To clarify a little bit on my other answer.  You want at least four points for your highest harmonic (as opposed to the Nyquist value of two) but a higher sampling density won't hurt.

You do not want to use any window functions, you are interested in the Fourier coefficients.

Ced

[ - ]

That helps, I see what you are trying to do.  I'm nearly certain that your problem is a bug in the code, not an accuracy issue in determining the phase. You are using a canned FFT routine to move from the time domain to the frequency domain. This is an implementation of the complex DFT.  Afterward, you use your own code for the inverse transform to get from the frequency domain back to the time domain.  Your code is based on the real DFT.

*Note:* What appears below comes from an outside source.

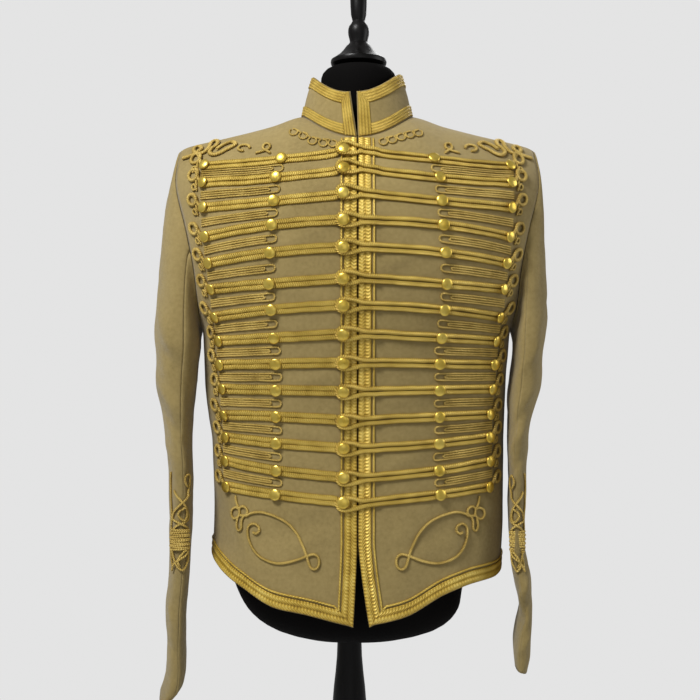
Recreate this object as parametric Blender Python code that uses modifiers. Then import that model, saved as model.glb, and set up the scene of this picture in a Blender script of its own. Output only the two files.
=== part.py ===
# Hussar jacket on a limbless dress form with a turned stand.
# Metres, +Z up, the front faces -Y and +X is the wearer's left.
# The origin lies on the floor, under the middle of the whole object's box.

import math

import bmesh
import bpy
from mathutils import Vector
from mathutils.bvhtree import BVHTree

# Cloth, seams and how far trim lies off the cloth
CLOTH = 0.002
SEAM_GAP = 0.0003
TRIM_LIFT = 0.0006
OVER_LACE_LIFT = 0.0032
TRIM_CLEAR = 0.0004
UNDERSIDE_SHARES = (0.0, 0.17, 0.33, 0.5, 0.67, 0.83, 1.0)

# The middle of the whole box lies this far from the jacket's front edge line
BOX_MIDDLE_X = -0.0092
BOX_MIDDLE_Y = 0.0

# Plan outline: a rounded oval, and how the shoulders roll over to their ridge
OVAL_POWER = 2.3
ROLL_POWER = 2.2
ROLL_DROP = 0.16
REROLL_ROUNDS = 6

# Normals are taken across these small steps
TURN_STEP = 0.3
HEIGHT_STEP = 0.0008
COLLAR_STEP = 0.004
SLEEVE_COLUMN_STEP = 0.05
SLEEVE_HEIGHT_STEP = 0.002

# The jacket's outer surface: how far it reaches to each side, the front and the back at each height
BODY_COLUMNS = ("z", "right", "left", "front", "back")
BODY = (
    (0.760, 0.1900, 0.1900, 0.126, 0.122),
    (0.820, 0.1900, 0.1900, 0.125, 0.122),
    (0.870, 0.1895, 0.1870, 0.122, 0.116),
    (0.940, 0.1870, 0.1900, 0.116, 0.106),
    (1.030, 0.1890, 0.1910, 0.112, 0.101),
    (1.060, 0.1935, 0.1920, 0.113, 0.102),
    (1.100, 0.1980, 0.1935, 0.116, 0.106),
    (1.150, 0.2000, 0.1970, 0.122, 0.112),
    (1.175, 0.2020, 0.2000, 0.126, 0.115),
    (1.205, 0.2120, 0.2120, 0.130, 0.118),
    (1.260, 0.2255, 0.2255, 0.133, 0.122),
    (1.305, 0.2360, 0.2360, 0.132, 0.122),
    (1.360, 0.2490, 0.2490, 0.127, 0.118),
    (1.400, 0.2465, 0.2465, 0.121, 0.112),
    (1.450, 0.2430, 0.2430, 0.114, 0.106),
)

# Height of the shoulder ridge at each distance from the middle
RIDGE_COLUMNS = ("x", "z")
RIDGE = (
    (0.000, 1.4525),
    (0.072, 1.4505),
    (0.112, 1.4378),
    (0.170, 1.4238),
    (0.216, 1.4140),
    (0.231, 1.4080),
    (0.260, 1.3850),
)

# Armhole, from the bottom to the shoulder tip; turn is 0 at centre front and 90 at the side
ARMHOLE_COLUMNS = ("share", "z", "turn")
ARMHOLE = (
    (0.00, 1.1750, 90.0),
    (0.11, 1.1800, 80.0),
    (0.25, 1.2050, 71.5),
    (0.40, 1.2450, 66.0),
    (0.55, 1.2870, 65.0),
    (0.70, 1.3290, 66.0),
    (0.85, 1.3710, 67.0),
    (1.00, 1.4080, 68.0),
)

# Hem height round the jacket for the wearer's right and left
HEM_COLUMNS = ("turn", "right", "left")
HEM = (
    (0.0, 0.8190, 0.8190),
    (15.0, 0.8320, 0.8310),
    (30.0, 0.8395, 0.8530),
    (45.0, 0.8575, 0.8625),
    (70.0, 0.8775, 0.8635),
    (90.0, 0.8840, 0.8680),
    (130.0, 0.8790, 0.8740),
    (180.0, 0.8750, 0.8750),
)

# The front edges meet above FRONT_PARTS_AT and fall apart below it
FRONT_SLIT = 0.0006
FRONT_PARTS_AT = 0.918
FRONT_PARTS = {"right": 0.0048, "left": 0.0130}
FRONT_PARTS_POWER = 1.3

NECK_HALF_WIDTH = 0.072
NECK_FRONT_Z = 1.411
NECK_SIDE_Z = 1.4505
NECK_BACK_Z = 1.4355

COLLAR_FRONT_HEIGHT = 0.059
COLLAR_BACK_HEIGHT = 0.050
COLLAR_TOP_HALF_WIDTH = 0.058
COLLAR_TOP_FRONT = 0.074
COLLAR_TOP_BACK = 0.056
COLLAR_TOP_ENDS = {"left": -1.0, "right": -9.0}
COLLAR_LEAST_TURN = 1e-6
# Collar laces, as shares of its height and of the way round from each front end
COLLAR_BANDS = {"bottom": (0.03, 0.25), "top": (0.79, 0.99)}
COLLAR_FRONT_STOPS = (0.03, 0.5, 0.99)
COLLAR_FRONT_FROM = 0.002
COLLAR_FRONT_TO = 0.030
COLLAR_BAND_START = 0.031

# How many rows and columns each panel has
SIDE_ROWS = 7
ARMHOLE_ROWS = 9
ARMHOLE_SAMPLES = 200
SPLIT_BELOW_ARMHOLE = 0.022
ROW_BLEND_POWER = 2
BACK_SIDE_TURN = 90.001
NECK_COLUMNS = 4
SHOULDER_COLUMNS = 6
COLLAR_COLUMNS = NECK_COLUMNS * 4
COLLAR_ROWS = 2
SLEEVE_RING = ARMHOLE_ROWS * 2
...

The problem is that the complex and real DFTs have some small differences in how they are defined.  These are only a couple of sign and scaling issues, but they cause chaos if not accounted for, and they can drive you crazy finding them.

My suggestion is to start with something like a computer generated sawtooth wave.  Take the FFT, and then try to recreate the sawtooth by using all of the frequency domain coefficients with your homebrew inverse DFT. My guess is that it is some kind of sign error on the phase. Here's a couple of links on moving between the real and complex DFTs.

[ - ]

or better yet, use a computer generated sine wave instead of a sawtooth.

[ - ]

I disagree.  Judging by the second diagram in his StackExchange posting, it seems to me that he has the fundamental frequency and phase stuff pretty well figured out correctly.  I think his error in his "home brewed" inverse DFT, aka "Finding Fourier coefficients from DFT bin values", lies in the use of atan(imag/real) instead of the atan2(imag,real) as I stated before.  What has probably happened is that some of his phase values are 180 degrees (Pi radians, one half wavelength) out of phase.

If atan2 is unavailable he needs to employ some if logic as shown here:

Ced

[ - ]

Could be... that's a common bug that produces a sign error on the phase.

[ - ]

Did you figure it out?

Ced

[ - ]

Yes, it was the atan() versus atan2() phase errors. Thanks so much for pointing it out Cedron.